§ **GIVEN RECORDS**
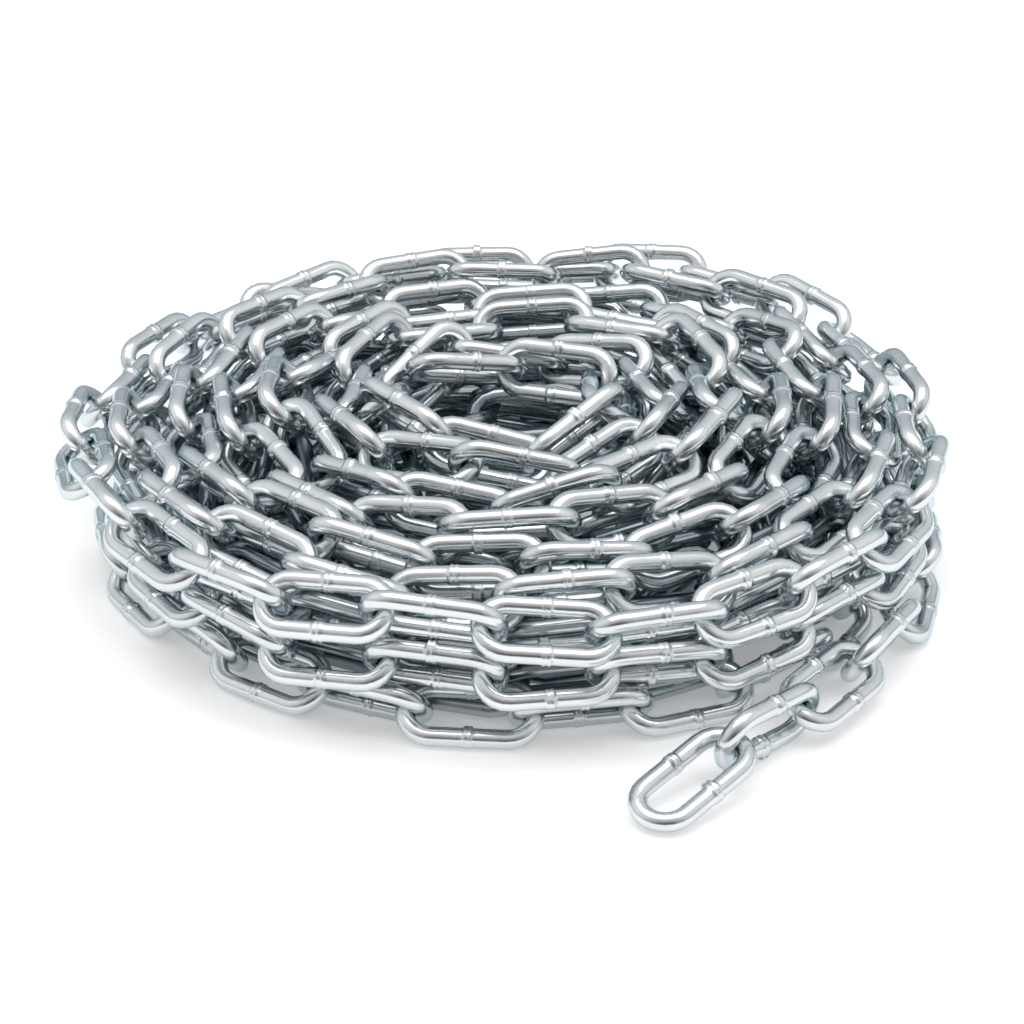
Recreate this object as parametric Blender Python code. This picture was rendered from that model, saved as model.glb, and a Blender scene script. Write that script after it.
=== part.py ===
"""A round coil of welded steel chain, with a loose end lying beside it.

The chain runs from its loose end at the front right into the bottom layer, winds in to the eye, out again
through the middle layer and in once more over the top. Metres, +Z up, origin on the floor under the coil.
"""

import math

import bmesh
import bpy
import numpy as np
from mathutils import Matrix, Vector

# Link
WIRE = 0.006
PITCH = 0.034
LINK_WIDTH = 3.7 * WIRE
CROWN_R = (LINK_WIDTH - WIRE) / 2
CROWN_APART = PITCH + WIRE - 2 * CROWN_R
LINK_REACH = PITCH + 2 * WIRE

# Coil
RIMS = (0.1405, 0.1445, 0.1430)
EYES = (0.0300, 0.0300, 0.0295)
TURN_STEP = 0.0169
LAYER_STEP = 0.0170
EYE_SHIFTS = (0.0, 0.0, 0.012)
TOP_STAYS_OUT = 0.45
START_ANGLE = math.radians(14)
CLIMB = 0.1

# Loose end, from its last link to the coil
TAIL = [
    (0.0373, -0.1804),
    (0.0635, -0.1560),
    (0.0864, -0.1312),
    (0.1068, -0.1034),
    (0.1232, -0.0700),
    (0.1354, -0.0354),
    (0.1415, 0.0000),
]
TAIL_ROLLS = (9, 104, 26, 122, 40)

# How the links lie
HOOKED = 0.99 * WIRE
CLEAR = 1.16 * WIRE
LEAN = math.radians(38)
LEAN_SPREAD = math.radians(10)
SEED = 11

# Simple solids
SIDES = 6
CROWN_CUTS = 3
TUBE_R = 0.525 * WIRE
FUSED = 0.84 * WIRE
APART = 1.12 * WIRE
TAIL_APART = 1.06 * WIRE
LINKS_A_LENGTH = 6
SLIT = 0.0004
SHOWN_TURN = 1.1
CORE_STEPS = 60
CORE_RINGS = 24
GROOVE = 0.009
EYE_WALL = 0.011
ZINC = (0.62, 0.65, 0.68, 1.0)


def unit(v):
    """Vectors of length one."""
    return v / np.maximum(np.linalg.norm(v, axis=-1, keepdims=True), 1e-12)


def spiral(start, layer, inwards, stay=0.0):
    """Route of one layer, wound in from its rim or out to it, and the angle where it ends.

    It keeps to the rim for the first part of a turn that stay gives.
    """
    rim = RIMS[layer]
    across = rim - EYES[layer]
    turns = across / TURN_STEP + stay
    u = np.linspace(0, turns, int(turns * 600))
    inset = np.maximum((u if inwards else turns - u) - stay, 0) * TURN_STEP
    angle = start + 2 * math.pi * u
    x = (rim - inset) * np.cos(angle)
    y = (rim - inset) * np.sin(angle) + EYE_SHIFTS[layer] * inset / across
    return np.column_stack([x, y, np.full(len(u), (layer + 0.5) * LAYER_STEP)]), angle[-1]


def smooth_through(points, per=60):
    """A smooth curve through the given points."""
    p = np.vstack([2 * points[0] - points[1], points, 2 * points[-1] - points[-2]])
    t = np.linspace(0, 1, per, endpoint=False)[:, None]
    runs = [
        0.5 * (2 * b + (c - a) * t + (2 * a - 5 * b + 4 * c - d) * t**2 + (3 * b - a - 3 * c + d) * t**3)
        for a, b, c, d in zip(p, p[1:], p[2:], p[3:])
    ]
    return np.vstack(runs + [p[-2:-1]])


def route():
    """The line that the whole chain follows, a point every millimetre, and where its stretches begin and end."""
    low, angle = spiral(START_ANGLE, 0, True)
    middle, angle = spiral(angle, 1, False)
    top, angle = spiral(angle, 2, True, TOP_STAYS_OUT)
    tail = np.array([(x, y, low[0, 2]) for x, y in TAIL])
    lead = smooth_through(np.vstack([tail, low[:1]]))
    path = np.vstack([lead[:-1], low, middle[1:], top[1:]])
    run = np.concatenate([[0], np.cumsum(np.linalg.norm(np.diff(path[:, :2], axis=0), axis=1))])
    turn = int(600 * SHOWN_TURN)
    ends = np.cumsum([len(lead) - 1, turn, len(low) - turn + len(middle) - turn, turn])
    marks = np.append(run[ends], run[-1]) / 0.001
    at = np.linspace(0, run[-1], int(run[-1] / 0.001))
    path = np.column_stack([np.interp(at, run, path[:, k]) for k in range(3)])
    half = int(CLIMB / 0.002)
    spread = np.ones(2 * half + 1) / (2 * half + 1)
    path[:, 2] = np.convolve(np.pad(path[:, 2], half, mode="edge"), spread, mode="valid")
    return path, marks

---

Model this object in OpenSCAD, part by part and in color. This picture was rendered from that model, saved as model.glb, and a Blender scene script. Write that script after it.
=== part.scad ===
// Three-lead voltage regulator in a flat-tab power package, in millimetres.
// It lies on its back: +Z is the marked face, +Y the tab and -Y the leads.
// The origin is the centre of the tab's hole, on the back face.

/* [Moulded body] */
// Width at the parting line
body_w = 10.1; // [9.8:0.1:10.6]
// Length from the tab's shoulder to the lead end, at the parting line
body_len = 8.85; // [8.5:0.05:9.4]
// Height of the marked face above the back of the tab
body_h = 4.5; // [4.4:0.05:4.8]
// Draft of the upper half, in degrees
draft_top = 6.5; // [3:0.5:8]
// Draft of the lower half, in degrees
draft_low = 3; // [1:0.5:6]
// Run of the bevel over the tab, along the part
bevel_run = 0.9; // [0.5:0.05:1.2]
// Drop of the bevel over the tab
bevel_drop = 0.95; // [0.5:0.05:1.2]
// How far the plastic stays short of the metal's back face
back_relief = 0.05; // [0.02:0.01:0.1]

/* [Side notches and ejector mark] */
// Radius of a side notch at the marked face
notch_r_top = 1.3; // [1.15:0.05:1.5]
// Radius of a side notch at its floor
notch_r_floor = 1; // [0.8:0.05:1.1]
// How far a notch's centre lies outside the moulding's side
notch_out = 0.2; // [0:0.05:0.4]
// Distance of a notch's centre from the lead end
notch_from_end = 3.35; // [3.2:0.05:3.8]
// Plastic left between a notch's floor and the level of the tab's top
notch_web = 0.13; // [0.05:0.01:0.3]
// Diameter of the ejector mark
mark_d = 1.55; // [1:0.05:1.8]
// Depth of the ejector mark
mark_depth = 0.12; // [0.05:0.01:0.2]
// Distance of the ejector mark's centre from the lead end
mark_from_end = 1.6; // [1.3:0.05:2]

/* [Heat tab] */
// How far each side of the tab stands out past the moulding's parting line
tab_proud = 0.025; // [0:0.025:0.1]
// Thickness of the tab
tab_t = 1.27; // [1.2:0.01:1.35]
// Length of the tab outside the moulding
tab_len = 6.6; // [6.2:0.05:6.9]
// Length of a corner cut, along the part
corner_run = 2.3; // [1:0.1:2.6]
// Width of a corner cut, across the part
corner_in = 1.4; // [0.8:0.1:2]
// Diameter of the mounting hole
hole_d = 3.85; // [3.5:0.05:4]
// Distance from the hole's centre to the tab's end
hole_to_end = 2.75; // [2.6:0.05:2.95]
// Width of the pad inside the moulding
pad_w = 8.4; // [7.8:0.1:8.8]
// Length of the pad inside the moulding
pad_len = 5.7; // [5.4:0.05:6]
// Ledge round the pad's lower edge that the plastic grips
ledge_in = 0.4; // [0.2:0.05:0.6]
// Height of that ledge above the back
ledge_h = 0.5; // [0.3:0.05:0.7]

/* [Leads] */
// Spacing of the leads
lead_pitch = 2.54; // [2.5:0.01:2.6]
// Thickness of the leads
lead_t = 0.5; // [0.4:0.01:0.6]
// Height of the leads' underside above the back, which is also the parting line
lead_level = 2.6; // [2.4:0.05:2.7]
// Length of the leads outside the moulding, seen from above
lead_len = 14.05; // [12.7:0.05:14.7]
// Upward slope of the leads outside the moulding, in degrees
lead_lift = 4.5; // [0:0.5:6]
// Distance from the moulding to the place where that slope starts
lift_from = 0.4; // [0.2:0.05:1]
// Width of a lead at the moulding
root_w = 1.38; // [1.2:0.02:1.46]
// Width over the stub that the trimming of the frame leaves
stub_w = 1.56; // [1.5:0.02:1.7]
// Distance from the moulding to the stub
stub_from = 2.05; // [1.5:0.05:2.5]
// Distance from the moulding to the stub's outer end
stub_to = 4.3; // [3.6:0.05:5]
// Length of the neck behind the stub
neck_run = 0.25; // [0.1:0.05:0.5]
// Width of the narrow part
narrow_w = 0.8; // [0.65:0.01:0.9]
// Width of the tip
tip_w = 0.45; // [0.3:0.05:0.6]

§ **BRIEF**
Give again only the lines from the one bearing "Recreate this object" through the one bearing "lying beside it.", exactly as they stand.

§ **RESULT OF THIS EXERCISE**
Recreate this object as parametric Blender Python code. This picture was rendered from that model, saved as model.glb, and a Blender scene script. Write that script after it.
=== part.py ===
"""A round coil of welded steel chain, with a loose end lying beside it.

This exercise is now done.